Hay palabras que pertenecen al pasado, que apenas sobreviven dormidas junto a los recuerdos y sólo despiertan en raras ocasiones, cuando el punto de mira de la memoria acepta por compasión fijarse en ellas. Son palabras que vuelven trayendo antiguas sensaciones, signos que, años después, recuperan su sonoridad para recordarnos que existen rememorando un mundo latente. Hay momentos en los que el azar retorna a nuestros oídos algunas de aquellas palabras, que sólo existían en la geografía de la niñez, casi siempre expresiones de un dialecto que proviene directamente de la infancia.
También hay olores que pertenecen al pasado como el olor a humedad de la casa vieja donde transcurrieron mis primeros años, como aquellos días, que cayeron igual que los trozos de las paredes desconchadas. También hay sabores que despiertan del letargo de los inviernos, como el azúcar quemada, que por arte de una oculta magia incomprensible para un niño, se transformaba en caramelo líquido o el de los grumos de la vainilla espesados en las paredes del cazo de la abuela.
Es, en esos momentos casi mágicos, cuando un olor, un sabor o una palabra pueden transportarnos al edificio donde se construyeron mis primeros sueños para revivir antiguos recuerdos casi olvidados y su presencia, empequeñecida por el tiempo, me parece extraña. Las inmensas magnitudes de la infancia son devoradas por el presente, que siempre marca una geografía más precisa. El regreso a aquellas dimensiones trae la extrañeza de que todo ha empequeñecido y las medidas parecen irreales, pertenecientes a un sueño del que quizás hubiera sido mejor no despertar.

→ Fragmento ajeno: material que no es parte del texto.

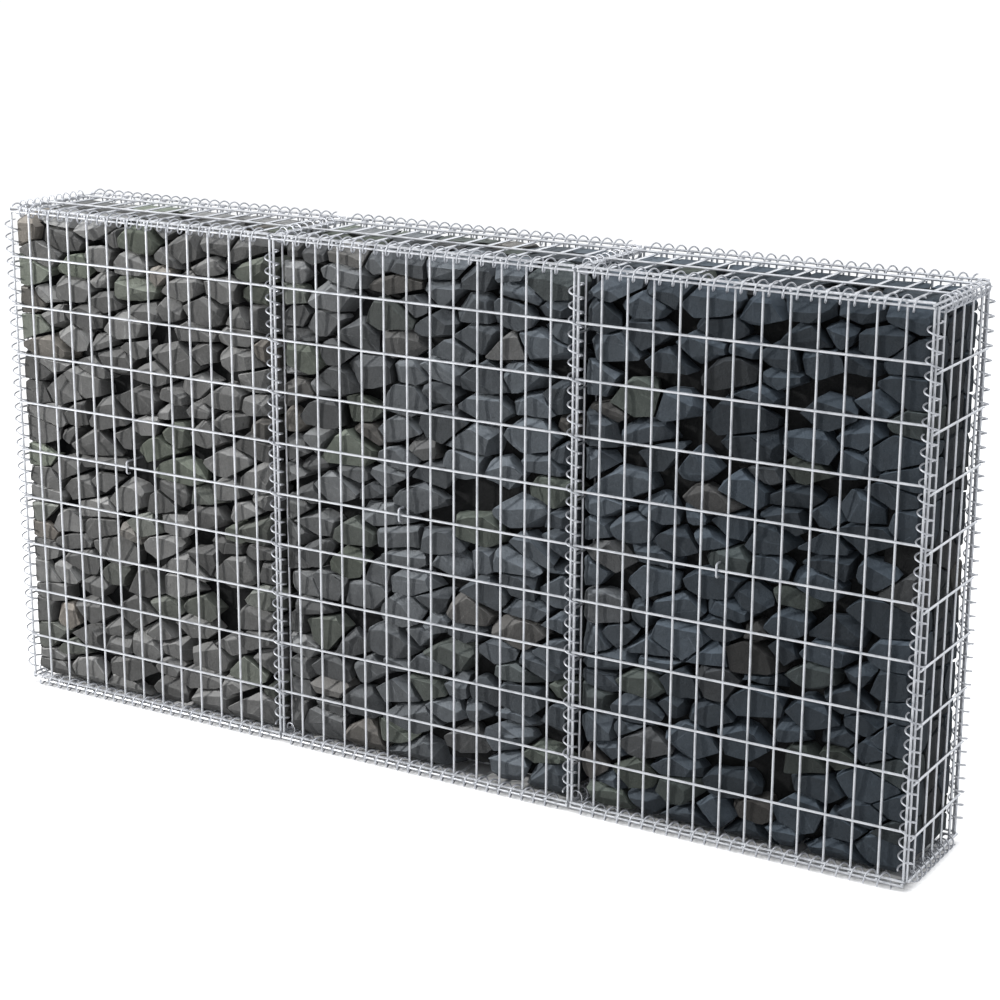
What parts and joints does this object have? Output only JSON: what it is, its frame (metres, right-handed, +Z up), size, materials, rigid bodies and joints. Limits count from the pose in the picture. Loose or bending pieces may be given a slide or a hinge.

Hay palabras muertas junto a la cuna, a los primeros lápices o al soldadito de plástico verde que era el favorito y siempre salía victorioso de sus combates con los demás muñecos, que no gozaban del privilegio tierno de los pocos años. Hay sabores muertos que nunca podrán recuperarse del todo, porque los nuevos productos no tienen el mismo sabor a vainilla y cariño ya que ahora hay montones de bolsitas de caramelo líquido en los supermercados. Hay olores como el de la casa de la infancia que no vuelven a repetirse nunca en ningún otro lugar y dimensiones enormes que luego nunca podrán ser reproducidas en toda la magnificencia de su limitada magnitud.
Hay fotografías donde un niño con cara ingenua toca la trompeta o el acordeón junto a la silla donde comía la maicena, aquella silla que se tragó el olvido del tiempo, como el camión de bomberos con el que apagaba los fuegos de mi desconocimiento. Hay negativos donde la vida se mantiene en todo su tamaño, como prueba de que aquella inmensidad realmente existió y es en ellos donde queda constancia de las sucesivas vidas y magnitudes que van ocurriendo.
Las palabras, los olores, los sabores, las magnitudes que han muerto no deben ser enterrados porque ellos significaría matar una parte de nosotros mismos, destruir sin más un pedazo de nuestra historia personal. Por ello, cuando hoy observo con tristeza la casa de mi infancia, no puedo disfrutar de ninguna sensación. Un plan de reordenación urbana puede destruir las magnitudes de mi niñez y la casa malherida, con sus balcones y puerta sellados de cemento, parece un cadáver con los ojos y la boca cerrados, del que es necesario desprenderse. Es por ello que necesito ahora sentir las palabras, los sabores y los olores muertos para que no caigan en el olvido de una máquina excavadora.